__Exercise brief__: Write down each entry again, exactly as it reads.

__Source records__:

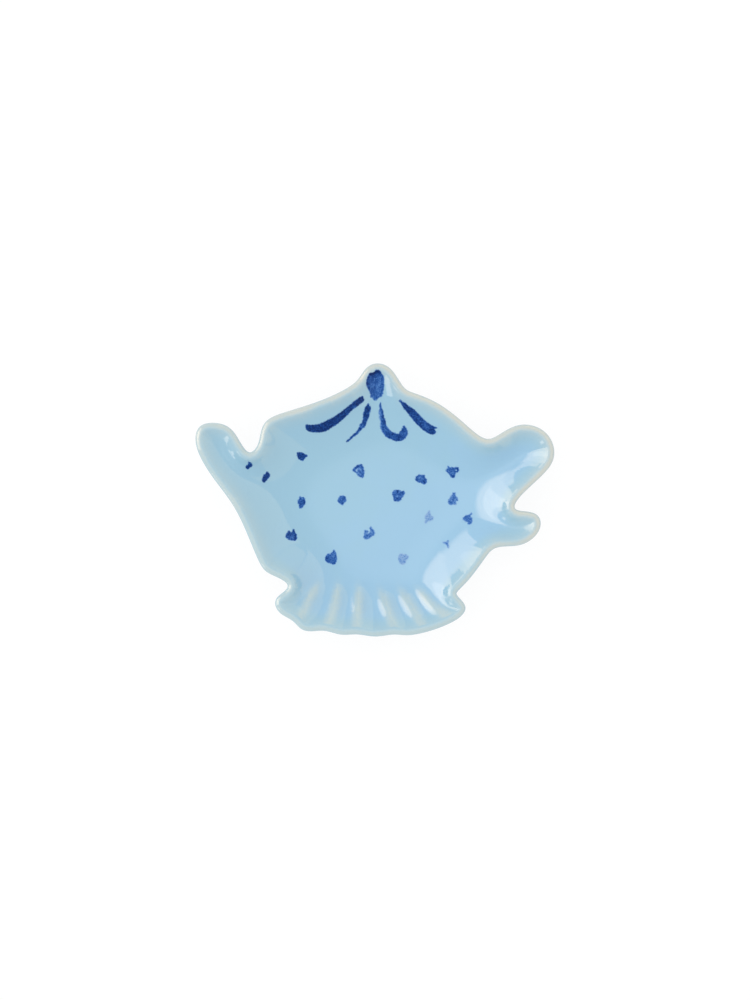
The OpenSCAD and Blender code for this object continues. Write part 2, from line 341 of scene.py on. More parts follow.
class Weave:
    """Lays a fold-free grid over the plan: strips across the lobes, rings over the rest."""

    def __init__(self, plan: Plan, across: int, shares: np.ndarray) -> None:
        """Makes the strips and the rings.

        Args:
            plan: The dish's plan.
            across: Cells across a lobe.
            shares: How far each ring lies from the rim to the standing oval.
        """
        self.plan = plan
        n, steps = len(plan.rim), plan.steps
        self.n = n
        self.places = [tuple(p) for p in plan.edge]
        self.faces = []
        sections = []
        for tip, reach in LOBES:
            centre = round(tip * steps)
            last = [centre] * (across + 1)
            for i in range(1, round(reach * steps) + 1):
                a, b = (centre - i) % n, (centre + i) % n
                pa, pb = plan.edge[a], plan.edge[b]
                row = [a]
                for j in range(1, across):
                    self.places.append(tuple(pa + (pb - pa) * j / across))
                    row.append(len(self.places) - 1)
                row.append(b)
                for j in range(across):
                    cell = [last[j], last[j + 1], row[j + 1], row[j]]
                    self.faces.append([c for k, c in enumerate(cell) if c not in cell[:k]])
                last = row
            sections.append(last)
        self.loop = []
        for k, (tip, reach) in enumerate(LOBES):
            following = LOBES[(k + 1) % len(LOBES)]
            start = round((tip + reach) * steps)
            stop = round((following[0] - following[1]) * steps)
            stop += n if k == len(LOBES) - 1 else 0
            self.loop += sections[k][1:-1]
            self.loop += [i % n for i in range(start, stop + 1)]
        edge = np.array([self.places[i] for i in self.loop])
        ray = edge - plan.well
        self.reach = np.linalg.norm(ray, axis=1)
        self.ray = ray / self.reach[:, None]
        self.last = self.loop
        for share in shares[1:]:
            self.ring(self.reach * (1 - share) + self.oval(0) * share)

    def oval(self, drawn_in: float) -> np.ndarray:
        """How far the standing oval, drawn in by a width, lies along each ray."""
        s = self.plan.sizes
        half = np.array([s.ring_l / 2 - drawn_in, s.ring_d / 2 - drawn_in])
        return 1 / np.linalg.norm(self.ray / half, axis=1)

    def ring(self, reach: np.ndarray) -> list:
        """Adds a ring inside the last one.

        Args:
            reach: How far it lies from the well's middle along each ray.

        Returns:
            The numbers of its places.
        """
        start = len(self.places)
        self.places += [tuple(p) for p in self.plan.well + self.ray * reach[:, None]]
        row = list(range(start, len(self.places)))
        m = len(row)
        for i in range(m):
            j = (i + 1) % m
            self.faces.append([self.last[i], self.last[j], row[j], row[i]])
        self.last = row
        return row

    def fill(self, rings: int) -> Sheet:
        """Fills the standing oval with rings, down to a fan at the well's middle.

        Args:
            rings: How many rings of cells, the fan among them.

        Returns:
            The whole sheet.
        """
        oval = self.oval(0)
        for share in np.linspace(1, 0, rings + 1)[1:-1]:
            self.ring(oval * share)
        self.places.append(tuple(self.plan.well))
        m = len(self.last)
        self.faces += [
            [self.last[i], self.last[(i + 1) % m], len(self.places) - 1] for i in range(m)
        ]
        return self.sheet()

    def sheet(self) -> Sheet:
        """The places and faces so far."""
        return Sheet(np.array(self.places), [list(f) for f in self.faces])


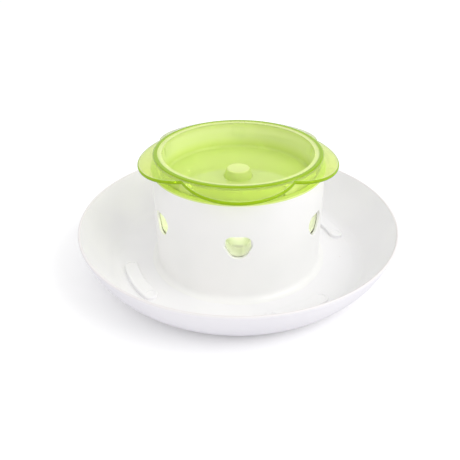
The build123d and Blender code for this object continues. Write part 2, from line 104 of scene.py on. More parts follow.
# ------------------------------------------------------------------ patterns
EVEN = (1.0, 1.0, 1.0)
NOISES = {  # patches to the metre, detail, stretch along x, y and z, and distortion
    "white_cloud": (14.0, 2.0, EVEN, 0.0),
    "white_wear": (55.0, 3.0, EVEN, 0.0),
    "orange_peel": (420.0, 0.0, EVEN, 0.0),
    "smear": (26.0, 3.0, EVEN, 1.2),
    "mould_flow": (60.0, 1.0, (1.0, 1.0, 0.4), 0.0),
    "green_cloud": (18.0, 2.0, EVEN, 0.0),
    "cup_sway": (30.0, 2.0, EVEN, 0.0),
    "guide_cloud": (60.0, 2.0, EVEN, 0.0),
    "guide_rub": (240.0, 3.0, (1.0, 1.0, 0.12), 0.0),
    "guide_grain": (1500.0, 2.0, EVEN, 0.0),
    "rubber_scuff": (110.0, 4.0, EVEN, 0.0),
    "rubber_grain": (2600.0, 2.0, EVEN, 0.0),
    "zinc_bloom": (300.0, 3.0, EVEN, 0.0),
    "zinc_lines": (1400.0, 2.0, (1.0, 1.0, 0.1), 0.0),
}
EDGES = {  # the share of a noise at which it starts to show, and at which it shows fully
    "white_cloud": (0.35, 0.65),
    "white_wear": (0.3, 0.7),
    "smear": (0.45, 0.75),
    "green_cloud": (0.3, 0.7),
    "guide_cloud": (0.35, 0.65),
    "guide_rub": (0.45, 0.7),
    "rubber_scuff": (0.4, 0.7),
    "zinc_bloom": (0.35, 0.7),
}
DEPTHS = {  # of the bumps, in millimetres
    "white_hairs": 0.001,
    "orange_peel": 0.006,
    "clear_hairs": 0.004,
    "mould_flow": 0.02,
    "guide_grain": 0.01,
    "rubber_grain": 0.03,
    "zinc_lines": 0.006,
}
HAIR_STRETCHES = ((1.0, 0.06, 0.3), (0.08, 1.0, 0.3))
HAIR_EDGE = 0.03
WHITE_HAIRS = {"scale": 900.0, "start": 0.8}
WHITE_HAIR_ROUGHNESS = 0.04
CLEAR_HAIRS = {"scale": 300.0, "start": 0.73}
CLEAR_HAIR_ROUGHNESS = 0.14
DUST_SCALE = 95.0  # cells to the metre
DUST_RARITY = (0.86, 0.88)  # of each cell's random number
DUST_SIZE = (0.03, 0.06)  # of a cell
DUST_STRENGTH = 0.35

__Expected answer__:
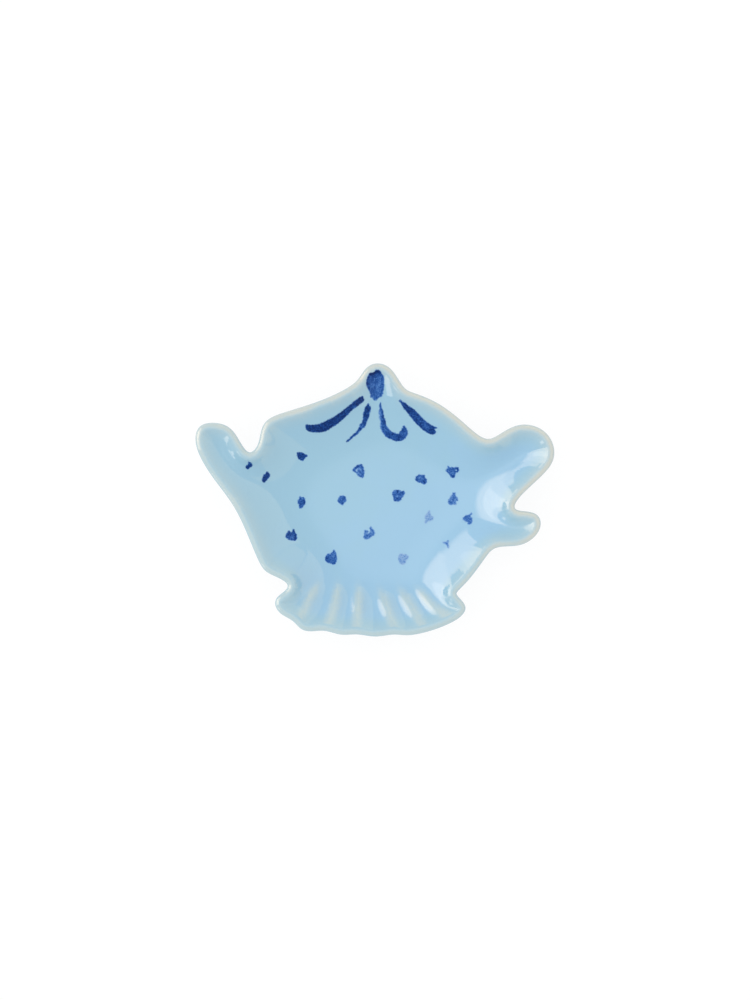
The OpenSCAD and Blender code for this object continues. Write part 2, from line 341 of scene.py on. More parts follow.
class Weave:
    """Lays a fold-free grid over the plan: strips across the lobes, rings over the rest."""

    def __init__(self, plan: Plan, across: int, shares: np.ndarray) -> None:
        """Makes the strips and the rings.

        Args:
            plan: The dish's plan.
            across: Cells across a lobe.
            shares: How far each ring lies from the rim to the standing oval.
        """
        self.plan = plan
        n, steps = len(plan.rim), plan.steps
        self.n = n
        self.places = [tuple(p) for p in plan.edge]
        self.faces = []
        sections = []
        for tip, reach in LOBES:
            centre = round(tip * steps)
            last = [centre] * (across + 1)
            for i in range(1, round(reach * steps) + 1):
                a, b = (centre - i) % n, (centre + i) % n
                pa, pb = plan.edge[a], plan.edge[b]
                row = [a]
                for j in range(1, across):
                    self.places.append(tuple(pa + (pb - pa) * j / across))
                    row.append(len(self.places) - 1)
                row.append(b)
                for j in range(across):
                    cell = [last[j], last[j + 1], row[j + 1], row[j]]
                    self.faces.append([c for k, c in enumerate(cell) if c not in cell[:k]])
                last = row
            sections.append(last)
        self.loop = []
        for k, (tip, reach) in enumerate(LOBES):
            following = LOBES[(k + 1) % len(LOBES)]
            start = round((tip + reach) * steps)
            stop = round((following[0] - following[1]) * steps)
            stop += n if k == len(LOBES) - 1 else 0
            self.loop += sections[k][1:-1]
            self.loop += [i % n for i in range(start, stop + 1)]
        edge = np.array([self.places[i] for i in self.loop])
        ray = edge - plan.well
        self.reach = np.linalg.norm(ray, axis=1)
        self.ray = ray / self.reach[:, None]
        self.last = self.loop
        for share in shares[1:]:
            self.ring(self.reach * (1 - share) + self.oval(0) * share)

    def oval(self, drawn_in: float) -> np.ndarray:
        """How far the standing oval, drawn in by a width, lies along each ray."""
        s = self.plan.sizes
        half = np.array([s.ring_l / 2 - drawn_in, s.ring_d / 2 - drawn_in])
        return 1 / np.linalg.norm(self.ray / half, axis=1)

    def ring(self, reach: np.ndarray) -> list:
        """Adds a ring inside the last one.

        Args:
            reach: How far it lies from the well's middle along each ray.

        Returns:
            The numbers of its places.
        """
        start = len(self.places)
        self.places += [tuple(p) for p in self.plan.well + self.ray * reach[:, None]]
        row = list(range(start, len(self.places)))
        m = len(row)
        for i in range(m):
            j = (i + 1) % m
            self.faces.append([self.last[i], self.last[j], row[j], row[i]])
        self.last = row
        return row

    def fill(self, rings: int) -> Sheet:
        """Fills the standing oval with rings, down to a fan at the well's middle.

        Args:
            rings: How many rings of cells, the fan among them.

        Returns:
            The whole sheet.
        """
        oval = self.oval(0)
        for share in np.linspace(1, 0, rings + 1)[1:-1]:
            self.ring(oval * share)
        self.places.append(tuple(self.plan.well))
        m = len(self.last)
        self.faces += [
            [self.last[i], self.last[(i + 1) % m], len(self.places) - 1] for i in range(m)
        ]
        return self.sheet()

    def sheet(self) -> Sheet:
        """The places and faces so far."""
        return Sheet(np.array(self.places), [list(f) for f in self.faces])


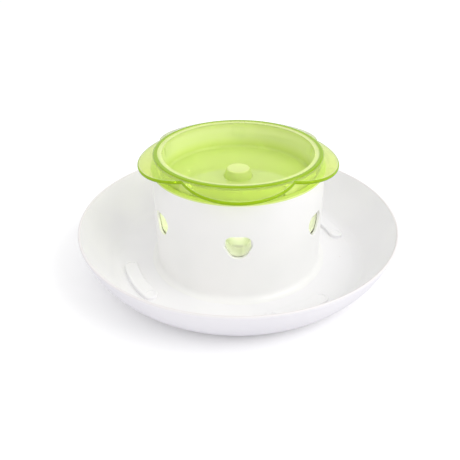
The build123d and Blender code for this object continues. Write part 2, from line 104 of scene.py on. More parts follow.
# ------------------------------------------------------------------ patterns
EVEN = (1.0, 1.0, 1.0)
NOISES = {  # patches to the metre, detail, stretch along x, y and z, and distortion
    "white_cloud": (14.0, 2.0, EVEN, 0.0),
    "white_wear": (55.0, 3.0, EVEN, 0.0),
    "orange_peel": (420.0, 0.0, EVEN, 0.0),
    "smear": (26.0, 3.0, EVEN, 1.2),
    "mould_flow": (60.0, 1.0, (1.0, 1.0, 0.4), 0.0),
    "green_cloud": (18.0, 2.0, EVEN, 0.0),
    "cup_sway": (30.0, 2.0, EVEN, 0.0),
    "guide_cloud": (60.0, 2.0, EVEN, 0.0),
    "guide_rub": (240.0, 3.0, (1.0, 1.0, 0.12), 0.0),
    "guide_grain": (1500.0, 2.0, EVEN, 0.0),
    "rubber_scuff": (110.0, 4.0, EVEN, 0.0),
    "rubber_grain": (2600.0, 2.0, EVEN, 0.0),
    "zinc_bloom": (300.0, 3.0, EVEN, 0.0),
    "zinc_lines": (1400.0, 2.0, (1.0, 1.0, 0.1), 0.0),
}
EDGES = {  # the share of a noise at which it starts to show, and at which it shows fully
    "white_cloud": (0.35, 0.65),
    "white_wear": (0.3, 0.7),
    "smear": (0.45, 0.75),
    "green_cloud": (0.3, 0.7),
    "guide_cloud": (0.35, 0.65),
    "guide_rub": (0.45, 0.7),
    "rubber_scuff": (0.4, 0.7),
    "zinc_bloom": (0.35, 0.7),
}
DEPTHS = {  # of the bumps, in millimetres
    "white_hairs": 0.001,
    "orange_peel": 0.006,
    "clear_hairs": 0.004,
    "mould_flow": 0.02,
    "guide_grain": 0.01,
    "rubber_grain": 0.03,
    "zinc_lines": 0.006,
}
HAIR_STRETCHES = ((1.0, 0.06, 0.3), (0.08, 1.0, 0.3))
HAIR_EDGE = 0.03
WHITE_HAIRS = {"scale": 900.0, "start": 0.8}
WHITE_HAIR_ROUGHNESS = 0.04
CLEAR_HAIRS = {"scale": 300.0, "start": 0.73}
CLEAR_HAIR_ROUGHNESS = 0.14
DUST_SCALE = 95.0  # cells to the metre
DUST_RARITY = (0.86, 0.88)  # of each cell's random number
DUST_SIZE = (0.03, 0.06)  # of a cell
DUST_STRENGTH = 0.35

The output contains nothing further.